The final product can produce 10000 scale maps on different band composites, the example here applied on sentinel-2_L2A composite of 12/4/2 in RGB which very common in geological mapping.

ALOS PRISM is an optical instrument which observes the earth surface with a spatial resolution of 2.5 m in visible bands. Its data are used for creating high-precision digital elevation models (DEM).

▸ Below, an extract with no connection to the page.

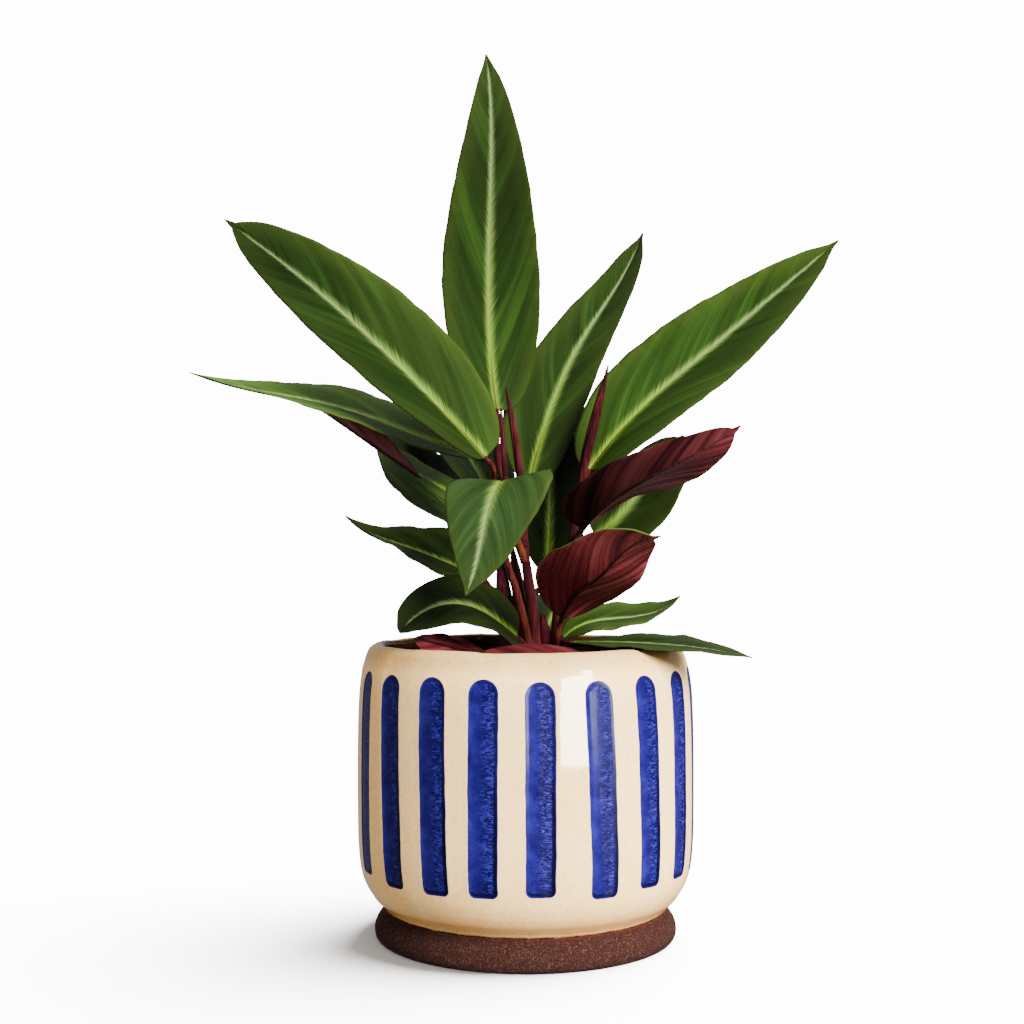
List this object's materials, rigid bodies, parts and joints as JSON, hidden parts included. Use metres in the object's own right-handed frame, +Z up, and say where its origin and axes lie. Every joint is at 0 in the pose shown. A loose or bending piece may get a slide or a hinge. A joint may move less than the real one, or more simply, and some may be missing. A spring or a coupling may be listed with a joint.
{
  "type": "potted stripestar stromanthe",
  "caption": "Potted prayer plant with long feather-striped leaves, maroon undersides and red stems, in a round glazed pot with upright stripes on an unglazed foot.",
  "frame": {"origin": "centre of the pot's flat underside", "axes": "+Z up through the crown leaf; the picture looks along +Y, with +X to its right"},
  "size_m": [0.299, 0.179, 0.4009],
  "materials": {
    "pot_glaze": "gloss cream glaze over stoneware, with cobalt blue stripes and an unglazed brown foot",
    "grow_pot_plastic": "matt",
    "potting_soil": "crumbly and matt",
    "red_stem": "satin",
    "leaf_green": "satin, with a pale feathered midrib",
    "leaf_pale": "satin, with a pale feathered midrib",
    "leaf_dark": "satin, with a pale feathered midrib",
    "leaf_maroon": "satin"
  },
  "bodies": {
    "root": {"pot": "pot_glaze", "grow_pot": "grow_pot_plastic", "soil": "potting_soil", "shoot_main": "red_stem", "shoot_right": "red_stem", "shoot_left": "red_stem", "spear_main": "red_stem", "spear_left": "red_stem", "spear_right": "red_stem", "leaf_crown": "leaf_green", "leaf_upper_left": "leaf_green", "leaf_upper_right": "leaf_green", "leaf_right": "leaf_green", "leaf_left_long": "leaf_green", "leaf_left_twisted": "leaf_maroon", "leaf_left_back": "leaf_dark", "leaf_front_drooping": "leaf_pale", "leaf_left_low": "leaf_dark", "leaf_left_arching": "leaf_green", "leaf_right_maroon": "leaf_maroon", "leaf_right_back": "leaf_dark", "leaf_front_maroon": "leaf_maroon", "leaf_centre_back": "leaf_dark", "leaf_right_low": "leaf_dark", "leaf_right_rim": "leaf_dark", "leaf_rim_left": "leaf_maroon", "leaf_rim_front": "leaf_maroon", "leaf_back_low": "leaf_dark", "leaf_back_left": "leaf_green", "leaf_back_right": "leaf_green", "leaf_back_rim": "leaf_dark"}
  },
  "joints": []
}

The instrument has three optical systems for acquiring topographic data with altitude information. It acquires data in three directions―forward, nadir and backward―along the satellite track at the same time.
Read more about ALOS products…

PRISM data can be accessed from ESA earth online and download ALOS Africa products through the ESA LDS. The data is freely available to registered EO-SSO users.
https://earth.esa.int/eogateway/

4 thoughts on “Increasing Sentinel-2 spatial resolution to 2.5 meters/pixel

  1. Nicely done.
    However, if you don’t need the standalone image, but are working within a GIS, you can just ‘blend’ the Sentinel image layer with the underlying ALOS greyscale layer. For example, in QGIS:
    1. Open the Properties dialog of the Sentinel layer
    2. On the Symbology page, in the Color Rendering dialogue, select Blending mode ‘Multiply’ and click Apply – Adjust Brightness and Contrast as required
    The resulting image is similar in colour dynamics to a fused image. Much better than adjusting the transparency of the overlying layer, as this reduces the colour strength of the latter.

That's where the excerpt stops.